É tentador, ao assistir "Munique: No Limite da Guerra" (disponível na Netflix), traçar paralelos entre a Europa pré-Segunda Guerra Mundial e a atual crise entre o Ocidente e a Rússia por causa da Ucrânia. Mas é necessário cuidado: os contextos, obviamente, são diferentes. Embora haja algumas semelhanças, a Ucrânia não é a Tchecoslováquia, a Rússia não é a Alemanha nazista e Vladimir Putin não é Adolf Hitler.
Deleite para quem gosta de política internacional e História, o filme do diretor Christian Schwochow revela os limites da política em impedir a guerra (afinal, como dizia Clausewitz, a guerra é a continuação da política por outros meios), sem que se conheça os reais interesses nas mentes dos líderes, entre os quais os tiranos.
Em 1938, o Ocidente sacrificou os Sudetos em troca de uma suposta paz na Europa. O primeiro-ministro britânico Neville Chamberlain imaginava que, ao ganhar a região da Tchecoslováquia, Hitler teria sua sede territorial sanada. Pelo sim pelo não, assinou, em separado, um documento de não-agressão com o ditador nazista. O papel, sem valor algum, foi apresentado como triunfo pelo primeiro-ministro ao voltar a Londres. A guerra estouraria menos de um ano depois.

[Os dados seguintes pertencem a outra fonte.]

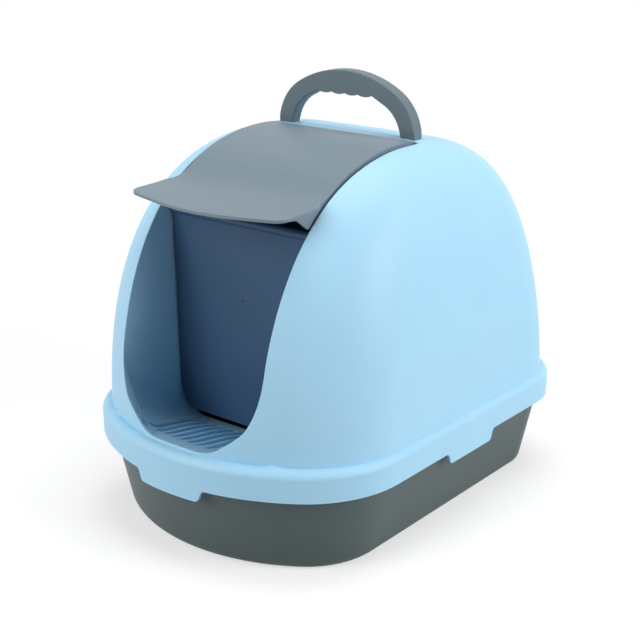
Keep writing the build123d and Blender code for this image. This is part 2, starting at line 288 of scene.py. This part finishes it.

É equivocado, ingênuo e, por vezes, desleal julgar fatos históricos com os olhos do presente. Mas chega a ser irritante a inocência de Chamberlain mostrada no filme (embora o objetivo de Robert Harris, autor livro "Munique", que deu origem à obra cinematográfica, fosse justamente reabilitar sua reputação). Alertado pela oposição e por membros do próprio partido, como Winston Churchill, de que Hitler não era confiável, Chamberlain foi a Munique arrancar uma promessa vazia do Führer.
Hitler não ficou só com os Sudetos. Abocanhou quase toda a Europa. Em 10 de março de 1939, invadiu o resto da Tchecoslováquia, ocupando Praga. Seis meses depois, tomou a Polônia, o ato número 1 da Segunda Guerra Mundial.
Um ano e oito meses depois de voltar como herói por supostamente ter evitado o conflito - hoje, sabe-se que ele apenas foi adiado -, Chamberlain renunciou sob os ecos da frase histórica de Churchill: "Entre a desonra e a guerra, escolheste a desonra... e terás a guerra".
Trazendo para os dias atuais, há semelhanças: o Ocidente dá a Putin o Donbass (região separatista da Ucrânia, onde ficam as "repúblicas" de Donetsk e Luhansk). Logo em seguida, ele envia tanques a Kiev e ocupa todo país.
Ironicamente, dessa vez, quem estende a chance de diálogo é a Alemanha, que titubeia em enviar armas para a Ucrânia, o que, na visão dos críticos, encoraja Putin.
O argumento russo para o Donbass ("proteger os russos étnicos onde quer que estejam") também guarda semelhanças com o de Hitler, de proteger os alemães dos Sudetos.
Putin não é Hitler e possivelmente só deseje mesmo criar governos títeres (pró-Moscou) em seu "Exterior próximo", a área que o Kremlin considera sua legítima e histórica esfera de influência para consolidar seu sonho de reposicionar a Rússia como grande potência. Mas as lições de Munique (grosso modo, "nunca agrade um ditador") valem como alerta. Os russos ficam com o Donbass, os ocidentais saem eufóricos após garantirem a integridade do resto da Ucrânia, e o mundo suspira aliviado porque não chegamos à Terceira Guerra Mundial. Em 1938, durou menos de um ano para que a ficha caísse. Quanto tempo demoraria agora?